- [RECORDS FOR THIS TASK]:
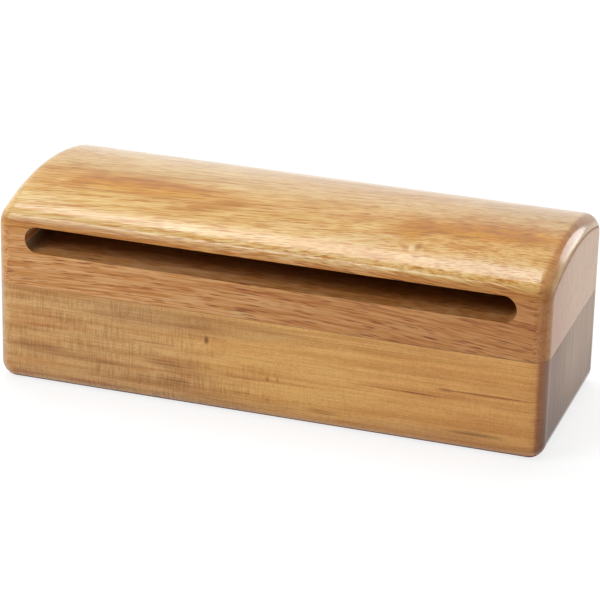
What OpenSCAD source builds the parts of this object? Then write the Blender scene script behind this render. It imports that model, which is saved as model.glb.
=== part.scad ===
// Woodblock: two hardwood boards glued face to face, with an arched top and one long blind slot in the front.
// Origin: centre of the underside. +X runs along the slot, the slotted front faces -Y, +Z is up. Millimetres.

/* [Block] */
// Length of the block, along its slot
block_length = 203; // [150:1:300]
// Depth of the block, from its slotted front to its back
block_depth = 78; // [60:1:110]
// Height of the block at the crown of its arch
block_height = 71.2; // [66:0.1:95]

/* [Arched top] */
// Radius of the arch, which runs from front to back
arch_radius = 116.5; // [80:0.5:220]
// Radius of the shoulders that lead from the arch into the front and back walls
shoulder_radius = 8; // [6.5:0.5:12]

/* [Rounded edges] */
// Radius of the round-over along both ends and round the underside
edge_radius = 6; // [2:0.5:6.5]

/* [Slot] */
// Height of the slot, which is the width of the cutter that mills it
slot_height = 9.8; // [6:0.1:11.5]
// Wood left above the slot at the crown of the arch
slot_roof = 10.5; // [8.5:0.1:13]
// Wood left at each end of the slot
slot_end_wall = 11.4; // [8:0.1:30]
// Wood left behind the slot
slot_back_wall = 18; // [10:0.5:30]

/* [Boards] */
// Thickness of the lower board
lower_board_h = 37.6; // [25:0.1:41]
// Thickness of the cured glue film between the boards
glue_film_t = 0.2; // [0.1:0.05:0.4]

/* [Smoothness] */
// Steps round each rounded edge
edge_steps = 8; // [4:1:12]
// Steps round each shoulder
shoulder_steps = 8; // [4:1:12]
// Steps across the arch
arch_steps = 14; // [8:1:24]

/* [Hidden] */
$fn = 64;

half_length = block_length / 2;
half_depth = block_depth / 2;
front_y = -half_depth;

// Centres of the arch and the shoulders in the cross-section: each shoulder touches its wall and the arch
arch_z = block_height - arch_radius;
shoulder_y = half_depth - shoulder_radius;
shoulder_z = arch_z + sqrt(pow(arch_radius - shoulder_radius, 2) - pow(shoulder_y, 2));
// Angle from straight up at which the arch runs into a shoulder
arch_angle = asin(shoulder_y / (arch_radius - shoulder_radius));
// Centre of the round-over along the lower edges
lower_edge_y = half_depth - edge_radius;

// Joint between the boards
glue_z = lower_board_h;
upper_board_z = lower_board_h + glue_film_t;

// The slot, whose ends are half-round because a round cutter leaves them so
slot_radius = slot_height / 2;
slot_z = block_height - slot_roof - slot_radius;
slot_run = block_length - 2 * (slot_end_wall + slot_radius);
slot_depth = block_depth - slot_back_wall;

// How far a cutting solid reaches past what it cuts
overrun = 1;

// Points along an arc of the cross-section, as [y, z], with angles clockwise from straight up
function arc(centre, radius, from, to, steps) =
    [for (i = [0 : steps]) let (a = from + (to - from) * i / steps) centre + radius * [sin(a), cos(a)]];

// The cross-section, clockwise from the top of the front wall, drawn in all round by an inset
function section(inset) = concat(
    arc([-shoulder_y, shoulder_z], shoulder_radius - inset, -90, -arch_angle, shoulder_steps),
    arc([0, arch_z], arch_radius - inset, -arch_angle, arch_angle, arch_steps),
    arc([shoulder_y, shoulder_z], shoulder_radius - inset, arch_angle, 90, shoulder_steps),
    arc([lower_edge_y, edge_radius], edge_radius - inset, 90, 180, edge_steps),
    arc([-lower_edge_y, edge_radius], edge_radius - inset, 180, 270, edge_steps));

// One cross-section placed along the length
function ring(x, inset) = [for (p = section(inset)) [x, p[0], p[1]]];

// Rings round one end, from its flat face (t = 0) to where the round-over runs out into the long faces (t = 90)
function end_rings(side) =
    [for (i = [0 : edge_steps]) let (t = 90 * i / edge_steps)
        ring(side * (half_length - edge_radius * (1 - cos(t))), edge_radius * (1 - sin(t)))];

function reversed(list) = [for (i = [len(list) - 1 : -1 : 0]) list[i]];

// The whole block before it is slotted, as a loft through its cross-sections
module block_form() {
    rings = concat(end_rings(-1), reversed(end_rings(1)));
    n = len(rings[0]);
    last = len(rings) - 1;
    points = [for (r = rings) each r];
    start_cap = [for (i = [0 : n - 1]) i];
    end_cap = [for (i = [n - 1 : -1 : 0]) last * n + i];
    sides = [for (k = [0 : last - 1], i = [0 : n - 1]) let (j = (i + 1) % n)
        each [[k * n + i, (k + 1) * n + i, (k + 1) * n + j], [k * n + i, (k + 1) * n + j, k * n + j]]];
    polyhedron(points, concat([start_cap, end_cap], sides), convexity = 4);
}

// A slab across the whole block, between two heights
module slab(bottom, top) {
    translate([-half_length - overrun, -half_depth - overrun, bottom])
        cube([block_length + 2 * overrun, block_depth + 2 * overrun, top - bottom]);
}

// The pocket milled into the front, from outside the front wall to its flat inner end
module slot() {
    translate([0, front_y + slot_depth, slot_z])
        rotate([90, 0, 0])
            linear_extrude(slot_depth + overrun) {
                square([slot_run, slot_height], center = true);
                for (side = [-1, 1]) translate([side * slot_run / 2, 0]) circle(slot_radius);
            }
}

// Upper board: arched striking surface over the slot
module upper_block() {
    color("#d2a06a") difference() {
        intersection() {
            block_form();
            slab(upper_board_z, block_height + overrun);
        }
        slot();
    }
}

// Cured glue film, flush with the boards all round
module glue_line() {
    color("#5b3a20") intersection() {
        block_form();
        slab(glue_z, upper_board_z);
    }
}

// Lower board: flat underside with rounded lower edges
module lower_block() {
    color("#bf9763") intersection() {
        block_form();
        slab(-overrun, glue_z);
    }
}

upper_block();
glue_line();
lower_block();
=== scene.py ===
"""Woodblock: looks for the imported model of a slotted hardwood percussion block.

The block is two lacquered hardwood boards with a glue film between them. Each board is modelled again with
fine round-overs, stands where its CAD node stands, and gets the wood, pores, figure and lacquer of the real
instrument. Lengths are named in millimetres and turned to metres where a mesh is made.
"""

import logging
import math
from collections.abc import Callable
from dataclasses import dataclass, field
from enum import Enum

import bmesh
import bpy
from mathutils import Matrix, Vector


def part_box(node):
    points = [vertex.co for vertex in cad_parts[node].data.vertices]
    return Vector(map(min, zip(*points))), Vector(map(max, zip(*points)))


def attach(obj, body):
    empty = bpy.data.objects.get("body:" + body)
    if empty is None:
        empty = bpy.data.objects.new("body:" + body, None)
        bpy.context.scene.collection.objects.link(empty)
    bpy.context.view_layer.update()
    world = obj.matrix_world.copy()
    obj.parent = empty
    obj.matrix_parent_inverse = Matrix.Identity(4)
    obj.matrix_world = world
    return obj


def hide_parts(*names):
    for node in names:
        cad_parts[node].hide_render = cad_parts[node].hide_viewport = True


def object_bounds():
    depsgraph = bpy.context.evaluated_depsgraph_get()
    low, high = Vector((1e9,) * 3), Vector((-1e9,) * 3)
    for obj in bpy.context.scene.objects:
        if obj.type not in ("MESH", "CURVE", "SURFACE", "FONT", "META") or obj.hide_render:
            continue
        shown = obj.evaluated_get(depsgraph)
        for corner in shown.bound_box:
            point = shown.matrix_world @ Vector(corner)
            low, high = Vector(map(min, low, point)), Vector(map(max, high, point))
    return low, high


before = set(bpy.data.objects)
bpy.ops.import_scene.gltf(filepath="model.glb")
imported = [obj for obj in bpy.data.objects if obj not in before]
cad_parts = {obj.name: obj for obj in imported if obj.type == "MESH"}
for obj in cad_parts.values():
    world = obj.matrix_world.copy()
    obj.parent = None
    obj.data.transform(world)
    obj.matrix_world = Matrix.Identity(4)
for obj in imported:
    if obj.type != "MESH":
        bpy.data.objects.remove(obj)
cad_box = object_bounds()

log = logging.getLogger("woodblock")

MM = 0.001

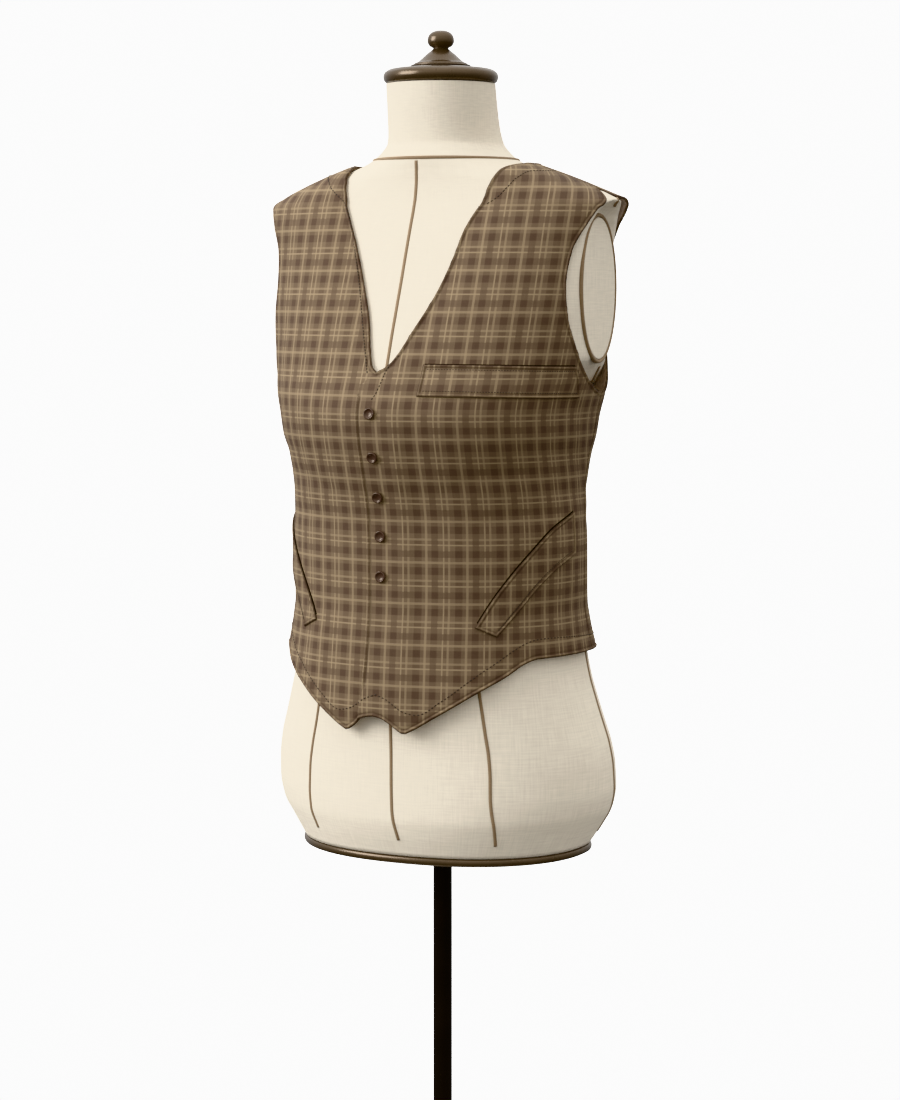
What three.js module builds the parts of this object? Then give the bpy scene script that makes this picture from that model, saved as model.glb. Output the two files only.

- [AIM]: In the data above, find the line that contains "over the slot" and the line that contains "hardwood percussion block.". Repeat exactly those lines and every line between them, and only those.

- [ANSWER FOR THE TASK]:
// Upper board: arched striking surface over the slot
module upper_block() {
    color("#d2a06a") difference() {
        intersection() {
            block_form();
            slab(upper_board_z, block_height + overrun);
        }
        slot();
    }
}

// Cured glue film, flush with the boards all round
module glue_line() {
    color("#5b3a20") intersection() {
        block_form();
        slab(glue_z, upper_board_z);
    }
}

// Lower board: flat underside with rounded lower edges
module lower_block() {
    color("#bf9763") intersection() {
        block_form();
        slab(-overrun, glue_z);
    }
}

upper_block();
glue_line();
lower_block();
=== scene.py ===
"""Woodblock: looks for the imported model of a slotted hardwood percussion block.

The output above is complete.